The final and bonus track, "Like This!", incorporates elements of electronic music and indie rock, while also being the first track Matuê has sung in English. The lyrics explore themes of entrapment and self-discovery, as the artist reflects on being "stuck in his own cage", a metaphor for personal limitations or internal struggles. Through this introspection, the track narrates a journey of confronting these challenges, ultimately leading to a sense of personal resolution. The imagery in the lyrics suggests both a sense of confinement and the determination to overcome it, capturing a duality between vulnerability and strength.

== Critical reception ==

333 was met with mostly positive acclaim from various music critics. Amanda Cavalcanti, writing for Folha de S.Paulo, gave the album four stars out of five and wrote that 333 moves beyond the conventional, delivering "a more nuanced display of Matuê's artistic and personal journey" through its "drastic changes in sound" and "sophisticated compositional ideas". She noted that the album demonstrates "influences ranging from Daft Punk to Erykah Badu and soul", culminating in tracks like "Like This!" that reflect "a wave of indie rock influences".

Antônio Lira, writing for O Grito, praised 333 as a testament to Matuê's evolution as an artist, describing it as "an album that achieves its goal of storytelling, blending introspection with experimentation". While noting that the "first half feels lukewarm and less inventive compared to the latter tracks", Lira emphasized the second half's stronger creative vision, characterized by "elaborate synths, prominent guitars, and introspective lyrics". He highlighted the collaboration with producer DJ Nox as a key strength, particularly in tracks like "Like This!", which stands out as "one of the album's best" despite veering away from rap and trap. Lucas Cassoli from Monkeybuzz, noted that in 333, Matuê "uses trap as a foundation for a more inventive blend of sounds, weaving elements of psychedelia, rhythm and blues, disco, and pop", and that the album "maintains the core qualities that established Matuê as a leading figure in the Brazilian music scene but boldly opens doors to new possibilities".

Professional ratings
Review scores
| Source | Rating |
| Aquele Tuim | Star |
| Caderno Pop | 75/100 |
| Folha de S.Paulo | Star |
| Monkeybuzz | Favorable |
| O Grito | Star |

== Commercial performance ==
The album achieved a new record for album streams on Spotify Brazil, becoming the most listened to album in the country during its release. Within 24 hours, the album achieved over 16 million streams, surpassing the previous record set by Luísa Sonza's Escândalo Íntimo and Taylor Swift's The Tortured Poets Department. With this mark, Matuê became the artist with the most played album in the country on the day of its release. Matuê also topped the Billboard Brasil Artistas 25 chart, securing the position of the most-streamed artist in the country following the release of his album 333.

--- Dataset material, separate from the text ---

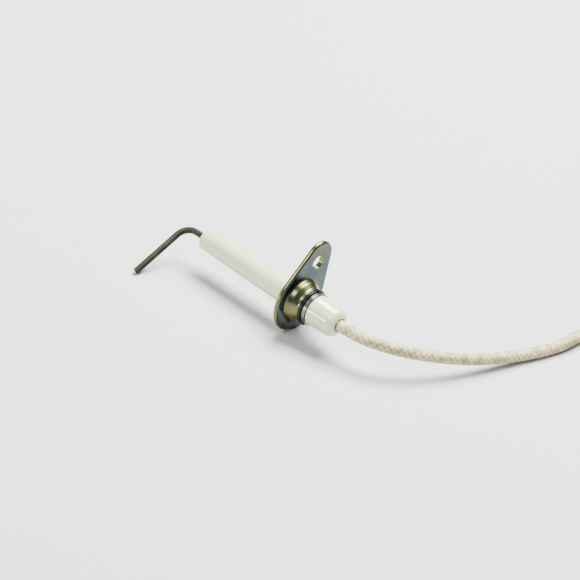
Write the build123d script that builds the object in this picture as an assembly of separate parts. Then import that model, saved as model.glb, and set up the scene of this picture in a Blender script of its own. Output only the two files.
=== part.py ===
from build123d import *
import math
import os

# Ignition electrode for a gas burner: a bent spark rod in a glazed ceramic insulator, a pressed
# flange that turns on it, and a high-voltage lead that ends in a 6.3 mm push-on terminal.
# Frame: millimetres, +X rearwards along the ceramic's axis, +Z up. The origin is on that axis, in
# the flange's seating face. The surface that the electrode lies on is one flange radius below.

# ---- Sizes that other pieces are fitted to ----
body_radius = 4.7
rod_radius = 1.0
lead_radius = 1.75

# ---- Fits between the pieces ----
swivel_clearance = 0.08
face_clearance = 0.05
push_clearance = 0.02
drop_in_clearance = 0.1
cement_gap = 0.4

# ---- Flange: a teardrop plate with a drawn cup on its rear, necked in towards the ceramic ----
sheet_thickness = 1.5
flange_radius = 10.0
tab_end_radius = 5.25
tab_end_distance = 13.4
screw_hole_radius = 2.2
screw_hole_distance = 12.1
tab_angle = 66.2
flange_edge_round = 0.7
cup_length = 5.25
cup_rim_width = 0.57
cup_drop = 1.45
cup_draft = 0.35
cup_shoulder = 3.0
cup_neck = 4.5
cup_neck_rise = 0.05
cup_root_fillet = 0.6
cup_shoulder_round = 1.2
cup_neck_fillet = 0.9
cup_end_round = 0.15
cup_wall = 0.8
cup_inner_shoulder = 2.6
cup_inner_neck = 3.6

# ---- Ceramic insulator ----
nose_length = 37.0
nose_root_radius = 4.05
nose_tip_radius = 3.35
nose_tip_round = 1.2
shoulder_recess = 0.6
shoulder_round = 0.4
groove_depth = 0.25
rear_length = 16.7
rear_swell = 0.02
rear_taper = 0.44
rear_end_round = 2.0
chamber_front = -8.0

# ---- Rings that hold the flange on the ceramic ----
spring_ring_thickness = 1.1
spring_ring_width = 0.9
spring_ring_round = 0.3
spring_ring_gap = 1.4
spring_ring_angle = 231.5
retaining_ring_thickness = 1.1
retaining_ring_stand = 0.4
retaining_ring_play = 0.25
retaining_ring_gap = 0.8
retaining_ring_angle = 285.0

# ---- Spark rod ----
rod_corner = -44.7
rod_bend_radius = 4.0
rod_leg = 21.5
rod_end_chamfer = 0.15
rod_rear = 0.9

# ---- Joint of rod and conductor inside the ceramic ----
cement_length = 4.0
ferrule_front = -4.0
ferrule_length = 12.0
conductor_radius = 0.68
conductor_in_ferrule = 5.4
potting_length = 4.5
potting_recess = 0.25

# ---- High-voltage lead ----
floor_clearance = 0.05
turn_gap = 0.1
coil_radius = 20.5
coil_turns = 3.5
coil_lead_in = 13.0
tie_thickness = 0.6
tie_width = 2.6
tie_angle = 60.0
tie_head_length = 4.6
tie_head_width = 4.2
tie_head_height = 2.6
tie_clearance = 0.1

# ---- Push-on terminal for a 6.3 x 0.8 mm tab, and its sleeve ----
tab_width = 6.3
terminal_sheet = 0.4
insulation_barrel_length = 3.0
insulation_barrel_inset = 0.5
conductor_end_length = 4.5
conductor_barrel_start = 0.8
conductor_barrel_length = 3.5
terminal_step = 0.1
terminal_strip_width = 1.6
receptacle_start = 6.2
receptacle_length = 8.0
receptacle_curl = 1.45
sleeve_wall = 0.7
sleeve_neck_start = -9.2
sleeve_chamber_start = -4.2
sleeve_mouth = 16.4
sleeve_bore_clearance = 0.5
sleeve_barrel_clearance = 0.13
sleeve_side_clearance = 0.85
sleeve_corner = 1.2

# ---- Sizes and places worked out from the sizes above ----
cup_end_radius = body_radius + swivel_clearance + cup_rim_width
cup_root_radius = cup_end_radius + cup_drop
cup_hollow_radius = cup_root_radius - cup_wall
rear_root_radius = body_radius + rear_swell
rear_end_radius = rear_root_radius - rear_taper
retaining_ring_radius = body_radius + retaining_ring_stand
rod_bore_radius = rod_radius + drop_in_clearance
chamber_radius = lead_radius + cement_gap
ferrule_radius = chamber_radius - cement_gap
barrel_radius = lead_radius + push_clearance + terminal_sheet
sleeve_chamber_height = 2 * (barrel_radius + sleeve_barrel_clearance)
sleeve_chamber_width = tab_width + 2 * (terminal_sheet + sleeve_side_clearance)
floor_z = -flange_radius
lead_floor_z = floor_z + lead_radius + floor_clearance
turn_pitch = 2 * lead_radius + turn_gap
coil_bottom = floor_z + tie_thickness + 2 * floor_clearance
coil_low_z = coil_bottom + turn_pitch / 2
coil_high_z = coil_low_z + turn_pitch
coil_outer_lane = coil_radius + turn_pitch / 2
rod_leg_angle = 180 + math.degrees(
    math.asin(flange_radius / math.hypot(rod_leg, rod_radius)) - math.atan2(rod_radius, rod_leg)
)

# ---- Route of the lead, in points chosen by hand ----
exit_point = (rear_length, 0, 0)
coil_entry = (54.4, 70.0, coil_low_z)
coil_centre = (coil_entry[0] + coil_outer_lane, coil_entry[1] + coil_lead_in)
terminal_z = floor_z + lead_radius + sleeve_bore_clearance + sleeve_wall + 2 * floor_clearance
run_points = [
    exit_point,
    (25.4, 0, 0),
    (33.8, 3.7, -0.5),
    (40.6, 11.6, -2.2),
    (46.4, 24.6, -5.2),
    (50.9, 41.0, -7.6),
    (53.6, 56.0, lead_floor_z),
    (54.4, 63.0, coil_low_z),
    coil_entry,
]
tail_x = coil_centre[0] + coil_outer_lane
coil_exit = (tail_x, 57.5, terminal_z)
coil_out_points = [
    (tail_x, coil_centre[1], coil_high_z),
    (tail_x, 72.8, coil_high_z),
    (tail_x, 64.8, terminal_z),
    coil_exit,
]
tail_end = (tail_x, 36.0, terminal_z)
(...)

On the Spotify Brazil Top 50 chart, 11 of the album's 12 tracks debuted on the first day. Songs including "Crack com Mussilon" and "Imagina Esse Cenário" occupied the 4th and 5th positions, respectively. On the second day, all 12 tracks were in the Top 50, with eight appearing in the Top 10. "Crack com Mussilon" reached the number one spot with over 1.45 million streams in a single day. This performance marked 333 as one of the best Matuê releases, highlighting the artist's presence in the Brazilian rap scene.

== Accolades ==

Awards and nominations for 333
| Organization | Year | Category | Result | Ref. |
|---|---|---|---|---|
| Multishow Brazilian Music Award | 2024 | Album of the Year | Nominated |  |

== Track listing ==

333 – Standard edition
| No. | Title | Writer(s) | Producer(s) | Length |
|---|---|---|---|---|
| 1. | "Crack com Mussilon" | Matuê, Djavan | Matuê, Brandão85, Samuel Batista | 2:34 |
| 2. | "Imagina esse Cenário" (featuring Veigh) | Matuê, Veigh | Matuê | 2:35 |
| 3. | "Isso é Sério" (featuring Brandão85) | Matuê, Brandão85 | Matuê, Brandão85, Samuel Batista | 4:45 |
| 4. | "1993" | Matuê | Matuê | 2:07 |
| 5. | "4Tal" (featuring Teto) | Matuê, Teto | Matuê | 3:24 |
| 6. | "O Som" | Matuê | Matuê | 5:12 |
| 7. | "04AM" | Matuê | Matuê | 3:19 |
| 8. | "Castlevania" | Matuê | Matuê | 3:50 |
| 9. | "V de Vilão" | Matuê | Matuê | 2:26 |
| 10. | "Maria" | Matuê | Matuê | 3:24 |
| 11. | "333" | Matuê | Matuê | 5:24 |
| 12. | "Like This!" (bonus track) | Matuê | Matuê | 3:28 |
| Total length: |  |  |  | 42:32 |

== Charts ==

Weekly chart performance for 333
| Chart (2024) | Peak position |
|---|---|
| Portuguese Albums (AFP) | 1 |

==Certifications==

Certifications for "333"
| Region | Certification | Certified units/sales |
| Brazil (Pro-Música Brasil) | Diamond | 300,000^{‡} |
^{‡} Sales+streaming figures based on certification alone.